Not audited by this mechanism: only write methods are recorded; read-only calls (e.g. GET, list, watch) do not produce audit log lines.

Modules that wire the audit logger include fault-quarantine, node-drainer, fault-remediation, platform-connectors, janitor (K8s client), janitor-provider (CSP HTTP clients), and labeler, subject to your Helm subchart enablement.

Log file location and format

Default directory: /var/log/nvsentinel (override with AUDIT_LOG_BASE_PATH if you extend the chart to set it).
Default file name: <POD_NAME>-audit.log (if POD_NAME is unset, the component name is used).
Rotation: lumberjack-style rotation: max file size, retained backups, max age, optional gzip of rotated files — controlled by Helm values mapped to AUDIT_LOG_* environment variables (see Configuration).

Example line (pretty-printed; on disk it is a single line per request):

1 {
2   "timestamp": "2026-04-22T12:00:00Z",
3   "component": "fault-quarantine",
4   "method": "PATCH",
5   "url": "https://10.96.0.1:443/apis/nvidia.com/v1alpha1/namespaces/nvsentinel/healthwithevents/...",
6   "response_code": 200
7 }

With request body logging enabled, a requestBody field may appear — treat these files as highly sensitive.

Configuration

Configure audit logging in Helm under global.auditLogging:

1 global:
2   auditLogging:
3     enabled: false       # Master switch: if false, no audit file and no AUDIT_ENABLED=true
4     logRequestBody: false  # If true, may log secrets or PII in request bodies — use only when required
5     maxSizeMB: 100        # Max size in MB per log file before rotation
6     maxBackups: 7         # Number of old log files to keep
7     maxAgeDays: 30        # Max age in days for rotated files
8     compress: true        # Gzip rotated files

The umbrella chart injects the following environment variables into components that support audit (values mirror the table above; exact wiring is in distros/kubernetes/nvsentinel/templates/_helpers.tpl under nvsentinel.auditLogging.envVars):

Environment variable	Meaning
`AUDIT_ENABLED`	`"true"` / `"false"` — must be true for any audit file to be written
`AUDIT_LOG_REQUEST_BODY`	Log HTTP bodies for write requests when `true`
`AUDIT_LOG_MAX_SIZE_MB`	Log file size threshold for rotation
`AUDIT_LOG_MAX_BACKUPS`	Number of rotated files to retain
`AUDIT_LOG_MAX_AGE_DAYS`	Max age of rotated files
`AUDIT_LOG_COMPRESS`	Compress rotated files
`AUDIT_LOG_BASE_PATH`	(Optional) Base directory; default in code is `/var/log/nvsentinel`
`POD_NAME`	Used to build the log file name `<pod>-audit.log`

Tenant / platform integration

DGX Cloud and similar platforms often surface NVSentinel settings through a cluster spec and templates that render into this Helm global section.

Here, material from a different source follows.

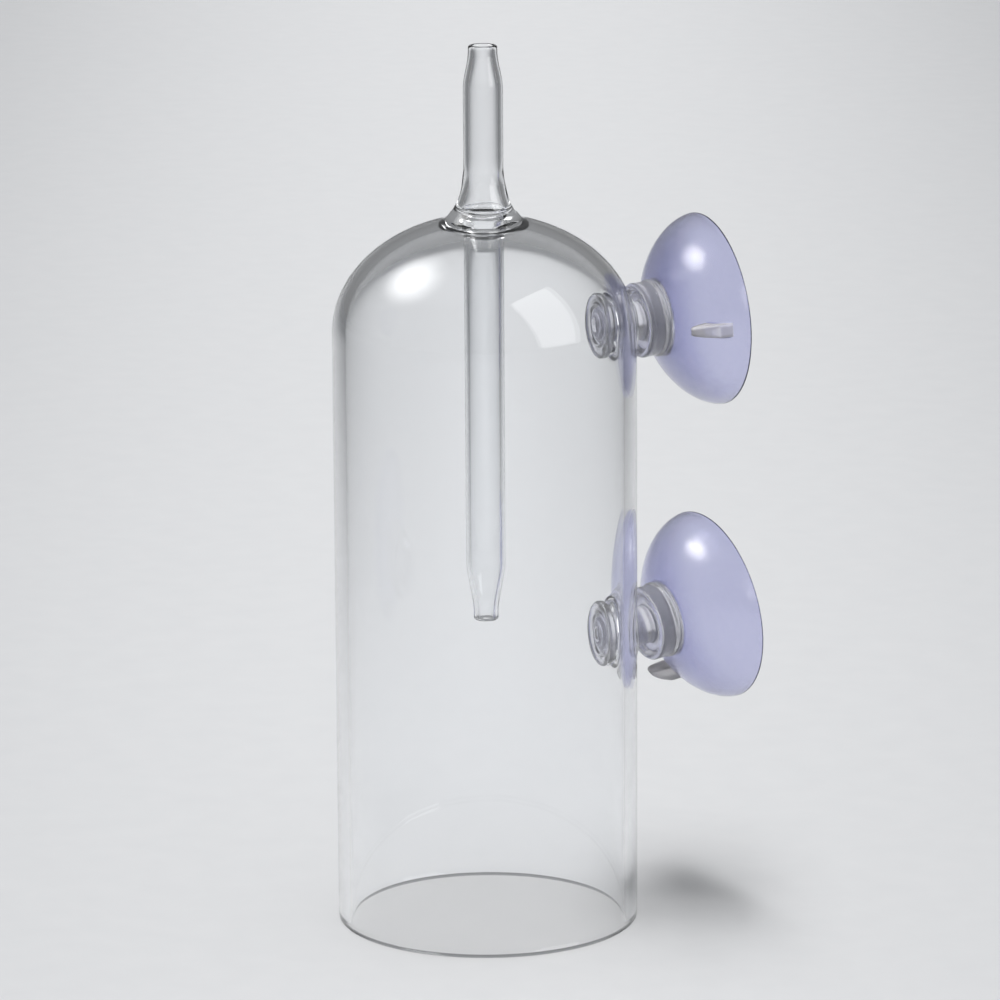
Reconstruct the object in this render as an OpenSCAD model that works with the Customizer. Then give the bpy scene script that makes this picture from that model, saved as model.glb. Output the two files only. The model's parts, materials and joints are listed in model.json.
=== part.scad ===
// Bell-type carbon dioxide diffuser for an aquarium.
// A clear glass bell with a gas tube through its dome hangs on two soft suction cups.
// Millimetres, +Z up. The origin is the centre of the bell's open bottom rim, and the
// cups point along +Y, towards the tank wall.

/* [Bell] */
// Outside diameter of the glass bell
bell_d = 46; // [44:0.5:50]
// Thickness of the bell's glass
wall = 2; // [1.6:0.1:2.4]
// Height of the straight side, from the bottom rim to the start of the dome
side_h = 91.6; // [88:0.2:110]
// Rise of the dome above the straight side
dome_rise = 17.8; // [16:0.2:22]
// Corner radius of the fire-polished bottom rim
rim_r = 0.6; // [0.3:0.1:0.7]

/* [Gas tube] */
// Outside diameter of the gas tube, which takes soft hose of 4 mm bore
tube_d = 6; // [5:0.1:6.5]
// Thickness of the tube's glass
tube_wall = 0.75; // [0.6:0.05:0.9]
// Height of the hose nipple above the top of the dome
inlet_h = 25.8; // [22:0.2:40]
// Outside diameter of the nipple's drawn-in tip
inlet_tip_d = 4.4; // [3.6:0.1:4.8]
// Length of the tube inside the bell, below the top of the dome
drop_h = 62.2; // [40:0.2:80]
// Outside diameter of the hanging tube's drawn-in tip
drop_tip_d = 3.8; // [3.4:0.1:4.8]

/* [Side holes] */
// Height of the lower hole's centre
lower_hole_z = 43.1; // [30:0.1:50]
// Height of the upper hole's centre
upper_hole_z = 91.3; // [80.1:0.2:91.9]
// Diameter of each hole
hole_d = 8; // [7.6:0.1:8.2]
// How far the melted lip stands out of the wall
lip_h = 0.6; // [0.4:0.1:0.8]

/* [Suction cups] */
// Diameter of the skirt at its sealing edge
cup_d = 29.6; // [28:0.1:30]
// Depth of the skirt, from the collar's back to the sealing edge
skirt_depth = 8.85; // [8:0.05:9.5]
// Diameter of the head inside the bell
head_d = 10.1; // [9.4:0.1:10.2]
// Thickness of the head
head_t = 1.5; // [1.3:0.1:1.8]
// Diameter of the neck between head and collar
neck_d = 6; // [5:0.1:6.2]
// Diameter of the collar outside the bell
collar_d = 11.5; // [10:0.1:12]
// Length of the collar
collar_len = 3.55; // [3:0.05:4]
// Distance from the bend in the upper neck to its collar
upper_reach = 2.1; // [2.1:0.1:3]
// Distance from the bend in the lower neck, which is drawn out further, to its collar
lower_reach = 3.7; // [3.4:0.1:4.2]
// Angle by which the upper cup leans out of square
upper_tilt = 6; // [0:0.5:6]
// Angle by which the lower cup leans out of square
lower_tilt = 12.8; // [0:0.2:13]

/* [Hidden] */
$fn = 96;
bell_r = bell_d / 2;
bore_r = bell_r - wall;
top_z = side_h + dome_rise;
dome_bore_rise = dome_rise - 0.9 * wall;    // the blown dome is a little thinner than the side
tube_r = tube_d / 2;
seal_r = 6;                                 // where the melted seal runs into the dome
seal_z = side_h + dome_rise * sin(acos(seal_r / bell_r));
seal_inner_z = side_h + dome_bore_rise * sin(acos(seal_r / bore_r));
seal_top_z = seal_z + 7.6;
seal_bottom_z = seal_inner_z - 1.6;
hole_r = hole_d / 2;
lip_r = hole_r + 1;
lip_in = 0.05;                              // how far the lip stands inside the bell
bend_y = bell_r - 0.65;                     // distance of each neck's bend from the bell's axis
head_r = head_d / 2;
upper_slack = 0.5;                          // room between the head's rim and the glass
lower_slack = 0.18;
neck_r = neck_d / 2;
collar_r = collar_d / 2;
cup_r = cup_d / 2;
skirt_edge_t = 0.55;                        // width of the flat sealing edge
skirt_t = 1.5;                              // thickness of the skirt beside the collar
skirt_floor_t = 0.9;                        // thickness of the skirt's flat middle
skirt_bulge = 1.72;                         // power of the skirt's curve: 2 would be an ellipse
skirt_rise = skirt_depth / pow(1 - pow(collar_r / cup_r, skirt_bulge), 1 / skirt_bulge);
upper_lean = -45;                           // direction of each lean, round the hole's axis
lower_lean = -52;
upper_tab_turn = 2;                         // place of each pull tab, round its cup's axis
lower_tab_turn = 115;
upper_tab_r = cup_r - 0.9;                  // radius out to each pull tab's outer side
lower_tab_r = cup_r - 2.1;
tab_span = 2.9;                             // width of each pull tab, in to out
glass = [0.86, 0.9, 0.93, 0.35];
vinyl = [0.74, 0.75, 0.95, 0.5];

// Points along an ellipse with half-axes rx and rz, centred at [x, z], from angle a to b.
function arc(rx, rz, x, z, a, b, n) =
    [for (i = [0:n]) let (t = a + (b - a) * i / n) [x + rx * cos(t), z + rz * sin(t)]];

// Points down a tube's wall, drawn in smoothly from radius r1 at z1 to r2 at z2.
function drawn_in(r1, r2, z1, z2, n = 10) =
    [for (i = [0:n]) [r1 + (r2 - r1) * (1 - cos(180 * i / n)) / 2, z1 + (z2 - z1) * i / n]];

// Points along a skirt's surface from radius r0 out to its edge of radius r at edge_z.
function skirt_line(r, rise, r0, edge_z, n = 14) =
    [for (i = [0:n]) let (x = r0 + (r - r0) * sin(90 * i / n))
        [x, edge_z - rise * pow(max(0, 1 - pow(x / r, skirt_bulge)), 1 / skirt_bulge)]];

function backwards(points) = [for (i = [len(points) - 1:-1:0]) points[i]];

// The dome's outline from the side up to radius r, out to in, with the wall grown by out and in.
function dome_outline(r, out, in) = concat(
    arc(bell_r + out, dome_rise + out, 0, side_h, 0, acos(r / (bell_r + out)), 20),
    arc(bore_r - in, dome_bore_rise - in, 0, side_h, acos(r / (bore_r - in)), 0, 20));

// Turns a child's +Z out through the side hole at height z.
module through_hole(z) {
    translate([0, 0, z]) rotate([-90, 0, 0]) children();
}

// Turns a child's +Z along a leaning cup's axis, starting at the bend in its neck.
module on_cup(z, tilt, lean) {
    translate([0, bend_y, z])
        rotate([0, lean, 0]) rotate([tilt, 0, 0]) rotate([0, -lean, 0])
            rotate([-90, 0, 0]) children();
}

module bell_shell() {
    color(glass) difference() {
        rotate_extrude() polygon(concat(
            arc(rim_r, rim_r, bore_r + rim_r, rim_r, 180, 270, 5),
            arc(rim_r, rim_r, bell_r - rim_r, rim_r, 270, 360, 5),
            dome_outline(seal_r, 0, 0)));
        for (z = [lower_hole_z, upper_hole_z])
            through_hole(z) cylinder(r = lip_r, h = 2 * bell_r);
    }
}

// The melted ring that lines a side hole and stands a little proud of the wall.
module hole_lip(z) {
    color(glass) intersection() {
        rotate_extrude() polygon(concat(
            [[bore_r - lip_in, 0], [bell_r + lip_h, 0]],
            dome_outline(seal_r, lip_h, lip_in)));
        through_hole(z) difference() {
            cylinder(r = lip_r, h = 2 * bell_r);
            cylinder(r = hole_r, h = 2 * bell_r);
        }
    }
}

// The melted glass that joins the dome to the tube above and below, with a wider chamber inside.
module tube_seal() {
    tube_bore = tube_r - tube_wall;
    color(glass) rotate_extrude() polygon([
        [seal_r, seal_z],
        [tube_r + 2.1, seal_z + 1.1],
        [tube_r + 1.4, seal_z + 1.8],
        [tube_r + 1.0, seal_z + 3.0],
        [tube_r + 0.5, seal_z + 4.5],
        [tube_r + 0.2, seal_z + 6.0],
        [tube_r, seal_top_z],
        [tube_bore, seal_top_z],
        [tube_bore, seal_z + 6.4],
        [tube_bore + 0.3, seal_z + 4.4],
        [tube_bore + 0.8, seal_z + 2.6],
        [tube_bore + 1.0, seal_z + 1.6],
        [tube_bore + 0.8, seal_z + 0.8],
        [tube_bore, seal_z],
        [tube_bore, seal_bottom_z],
        [tube_r, seal_bottom_z],
        [tube_r + 0.5, seal_inner_z - 0.9],
        [tube_r + 1.4, seal_inner_z - 0.3],
        [seal_r, seal_inner_z]]);
}

// A tube from the seal at start_z, up or down to tip_z, with its end drawn in to tip_r.
module gas_tube(start_z, tip_z, tip_r, tip_len, draw_len) {
    way = sign(tip_z - start_z);
    draw_z = tip_z - way * (tip_len + draw_len);
    end_z = tip_z - way * tip_len;
    color(glass) rotate_extrude() polygon(concat(
        [[tube_r, start_z]],
        drawn_in(tube_r, tip_r, draw_z, end_z),
        [[tip_r, tip_z], [tip_r - tube_wall, tip_z]],
        backwards(drawn_in(tube_r - tube_wall, tip_r - tube_wall, draw_z, end_z)),
        [[tube_r - tube_wall, start_z]]));
}

// The head with its moulded rings, square to the bell, and the neck that bends in the hole.
module cup_stem(z, tilt, lean, reach, slack) {
    back_y = sqrt(bore_r * bore_r - head_r * head_r) - slack;
    face_y = back_y - head_t;
    groove = 0.35;
    edge_r = 0.35;
    ring_h = 0.2;
    ring_t = 0.9;
    color(vinyl) union() {
        through_hole(z) rotate_extrude() polygon([
            [0, face_y + groove],
            [head_r * 0.28, face_y + groove],
            [head_r * 0.34, face_y],
            [head_r * 0.50, face_y],
            [head_r * 0.56, face_y + groove],
            [head_r * 0.72, face_y + groove],
            [head_r * 0.78, face_y],
            [head_r - edge_r, face_y],
            [head_r, face_y + edge_r],
            [head_r, back_y - edge_r],
            [head_r - edge_r, back_y],
            [neck_r, back_y],
            [neck_r, bend_y],
            [0, bend_y]]);
        translate([0, bend_y, z]) sphere(r = neck_r + 0.06);
        on_cup(z, tilt, lean) rotate_extrude() polygon([
            [0, 0],
            [neck_r, 0],
            [neck_r, reach],
            [collar_r - edge_r, reach],
            [collar_r, reach + edge_r],
            [collar_r, reach + collar_len - ring_t],
            [collar_r + ring_h, reach + collar_len - ring_t + ring_h],
            [collar_r + ring_h, reach + collar_len - ring_h],
            [collar_r, reach + collar_len],
            [0, reach + collar_len]]);
    }
}

module cup_skirt(z, tilt, lean, reach) {
    back = reach + collar_len;
    edge = back + skirt_depth;
    bowl_r = cup_r - skirt_edge_t;
    bowl_rise = skirt_rise - skirt_t;
    floor_depth = skirt_depth - skirt_floor_t;
    floor_r = bowl_r * pow(1 - pow(floor_depth / bowl_rise, skirt_bulge), 1 / skirt_bulge);
    color(vinyl) on_cup(z, tilt, lean) rotate_extrude() polygon(concat(
        [[0, back]],
        skirt_line(cup_r, skirt_rise, collar_r, edge),
        backwards(skirt_line(bowl_r, bowl_rise, floor_r, edge)),
        [[0, edge - floor_depth]]));
}

// A short peg on the skirt's back, out to radius tab_r, to lift the sealing edge off the pane.
module pull_tab(z, tilt, lean, reach, turn, tab_r) {
    back = reach + collar_len;
    edge = back + skirt_depth;
    root = edge - skirt_rise * pow(1 - pow(tab_r / cup_r, skirt_bulge), 1 / skirt_bulge);
    half_w = 1;
    color(vinyl) on_cup(z, tilt, lean) difference() {
        rotate([0, 0, turn]) rotate([90, 0, 0]) translate([0, 0, -half_w])
            linear_extrude(2 * half_w) polygon([
                [tab_r - tab_span, root - 5.8],
                [tab_r - 1.8, root - 5.5],
                [tab_r - 0.8, root - 4.8],
                [tab_r - 0.2, root - 3.7],
                [tab_r, root - 2.3],
                [tab_r, edge],
                [tab_r - tab_span, edge]]);
        rotate_extrude() polygon(concat(
            [[0, back]],
            skirt_line(cup_r, skirt_rise, collar_r, edge),
            [[cup_r, edge + 1], [0, edge + 1]]));
    }
}

bell_shell();
hole_lip(upper_hole_z);  // upper_hole_lip
hole_lip(lower_hole_z);  // lower_hole_lip
tube_seal();
gas_tube(seal_top_z, top_z + inlet_h, inlet_tip_d / 2, 0.8, 6);  // inlet_tube
gas_tube(seal_bottom_z, top_z - drop_h, drop_tip_d / 2, 1, 8.3);  // drop_tube
cup_stem(upper_hole_z, upper_tilt, upper_lean, upper_reach, upper_slack);  // upper_cup_stem
cup_skirt(upper_hole_z, upper_tilt, upper_lean, upper_reach);  // upper_cup_skirt
pull_tab(upper_hole_z, upper_tilt, upper_lean, upper_reach, upper_tab_turn, upper_tab_r);  // upper_pull_tab
cup_stem(lower_hole_z, lower_tilt, lower_lean, lower_reach, lower_slack);  // lower_cup_stem
cup_skirt(lower_hole_z, lower_tilt, lower_lean, lower_reach);  // lower_cup_skirt
pull_tab(lower_hole_z, lower_tilt, lower_lean, lower_reach, lower_tab_turn, lower_tab_r);  // lower_pull_tab
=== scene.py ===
# Looks of a bell-type carbon dioxide diffuser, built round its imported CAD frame.
# Metres, +Z up; the bell's open rim is centred on the origin and the cups point along +Y.
import json
import math

import bmesh
import bpy
from mathutils import Matrix, Vector


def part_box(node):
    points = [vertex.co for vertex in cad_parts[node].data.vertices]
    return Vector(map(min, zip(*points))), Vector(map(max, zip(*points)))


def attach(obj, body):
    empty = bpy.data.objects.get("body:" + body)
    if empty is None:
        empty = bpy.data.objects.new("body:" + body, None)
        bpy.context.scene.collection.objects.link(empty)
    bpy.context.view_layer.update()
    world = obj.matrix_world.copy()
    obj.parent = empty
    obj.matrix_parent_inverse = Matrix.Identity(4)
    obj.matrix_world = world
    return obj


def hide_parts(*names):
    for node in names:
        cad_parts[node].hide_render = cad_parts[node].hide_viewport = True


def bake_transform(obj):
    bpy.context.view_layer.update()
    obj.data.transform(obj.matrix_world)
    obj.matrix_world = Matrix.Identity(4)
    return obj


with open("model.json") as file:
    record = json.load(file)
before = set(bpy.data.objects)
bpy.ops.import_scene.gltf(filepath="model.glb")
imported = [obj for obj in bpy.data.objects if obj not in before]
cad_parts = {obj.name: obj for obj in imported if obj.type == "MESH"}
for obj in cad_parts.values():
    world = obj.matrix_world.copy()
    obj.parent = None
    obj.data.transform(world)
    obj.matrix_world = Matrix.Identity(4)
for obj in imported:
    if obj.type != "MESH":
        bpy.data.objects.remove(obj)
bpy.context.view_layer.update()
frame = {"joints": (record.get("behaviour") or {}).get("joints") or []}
MM = 0.001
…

The exact keys (e.g. auditLoggingEnabled and auditLogging blocks) are documented in your platform’s NVSentinel config schema; the runtime behavior is always the same Helm global.auditLogging and environment variables above.

Security considerations

Request bodies can contain very long texts which include much more detailed informations. Keep logRequestBody: false unless a compliance requirement explicitly needs bodies.
Host path storage means any process with host access to that directory could read logs; use node-level permissions and your organization’s log-shipping and retention policies.

Operations

Verifying that audit logging is active

Confirm the target pod has AUDIT_ENABLED=true in its environment.
On the node, or via a debug sidecar, list /var/log/nvsentinel/ and look for *audit.log.

Collecting and retaining logs

Point your log forwarder (DaemonSet agent, node-level Fluent Bit, etc.) at /var/log/nvsentinel/*.log (and rotated *.gz if compress: true) according to your retention and compliance requirements.

Troubleshooting

Q: I enabled global.auditLogging.enabled but the audit file is empty or missing

Confirm the container’s env has AUDIT_ENABLED=true and that the component actually performs write HTTP calls during the window you are observing.
Confirm the audit-logs volume mount and hostPath are present in the pod spec (the umbrella chart only adds them when audit logging is enabled for that workload).
Check disk space and permissions on /var/log/nvsentinel (the init container should chown for the non-root UID used by the workload).

Q: Do audit logs include database or gRPC calls?

This feature records HTTP write operations on transports wrapped with the auditing RoundTripper. It does not replace database audit products or gRPC-level logging.

Q: What is the performance impact?

Each audited write appends a small JSON line and uses lumberjack rotation. Overhead is usually modest relative to the HTTP call itself; enabling request body logging adds body buffering and should only be used when necessary.